Writer's block. That's what I have right now. I have had it for a pretty long time too.
I am not sure where to put the blame for this either. Not that the blame truly belongs to any person other than myself. In large part law school is to blame, rather obviously. But it is not the sole perpertrator. This year has been a crazy ride that has often left me feeling like what I imagine taking a whole lot of cheap speed leaves you feeling. School with extra credits, part times jobs, not really knowing what next year is going to bring. On top of all this, when I do have free time, I am generally calling people on the phone to have a conversation, rather than writing something on the internet.
I do miss writing more frequently on this blog though. There is something very cathartic about writing for me, something very soothing and calming for my mind in much the same way that reading has a calming effect on me. I have found at many times when I am depressed or anxious or in any way perturbed that if I sit down and read something (law books, unfortunately do not seem to have this effect) I find the experience leaves me very much at ease.
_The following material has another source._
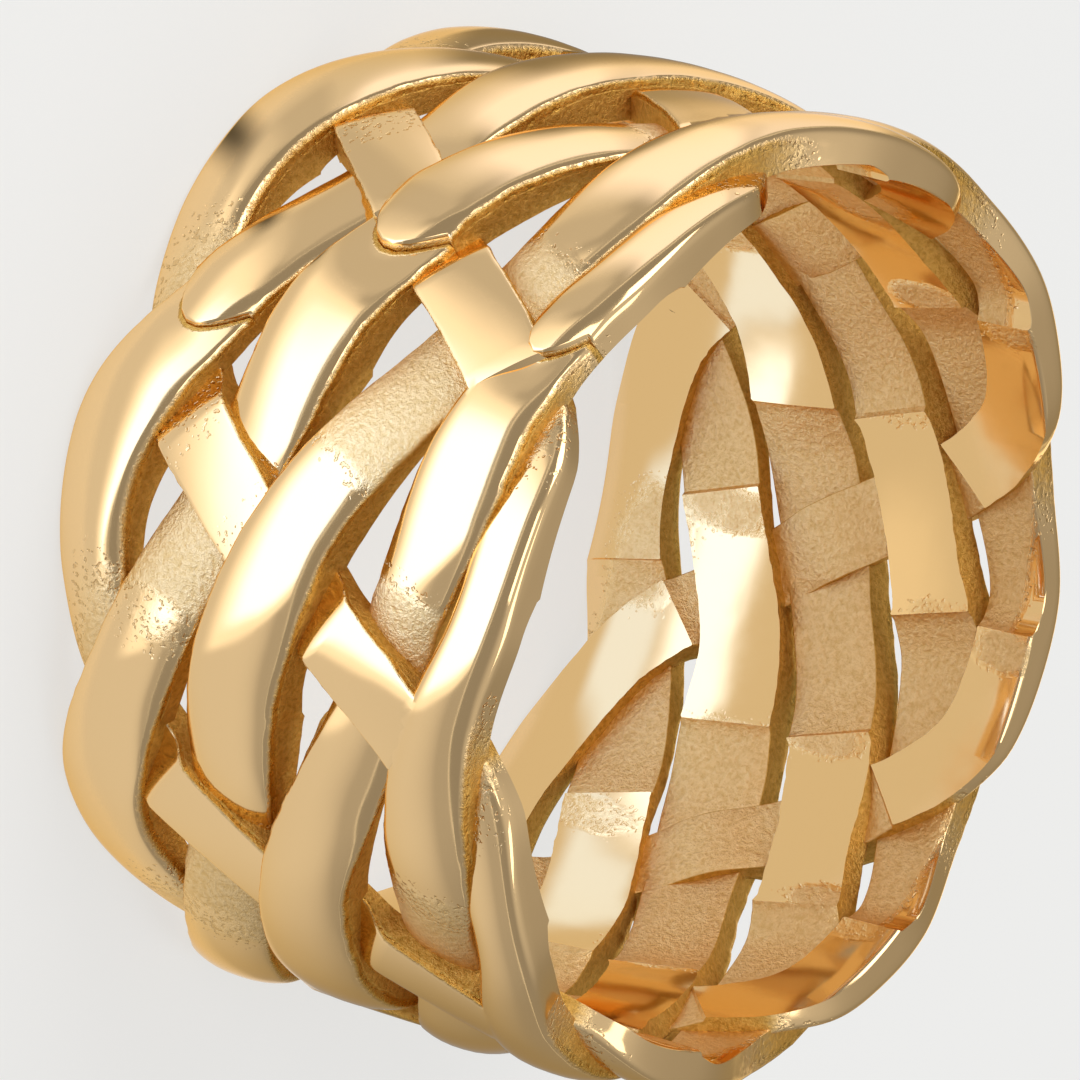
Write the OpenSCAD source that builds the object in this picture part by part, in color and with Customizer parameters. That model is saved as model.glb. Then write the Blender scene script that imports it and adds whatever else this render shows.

But the thing is-- over the last few months, when I go to write on this blog, I find myself generally wanting to write some sort of broad and grand ode to what it is like to be a third year law student and to finally be getting out of school and blah blah, friggin blah. The reality is I can sum up for you how I feel pretty succintly and it wouldn't take up much of an entry at all: I feel very tired, I feel very burnt out, I feel kind of fat, and I feel like I have drank entirely too much coffee in a short period of time. Honestly, it isn't all that fascinating and I feel like I am whining when I talk about it. On the other hand, I suppose I could tell what lessons I have learned from school, but these things tend to be spontaneous for one thing and for another I am not sure I could tell you what it is that I have learned yet. Like a lot of things I have learned, I really have no idea what I have learned from law school yet.
So- I am not sure what the point of this post was except to explain my not posting. But there it is...and um...we're done.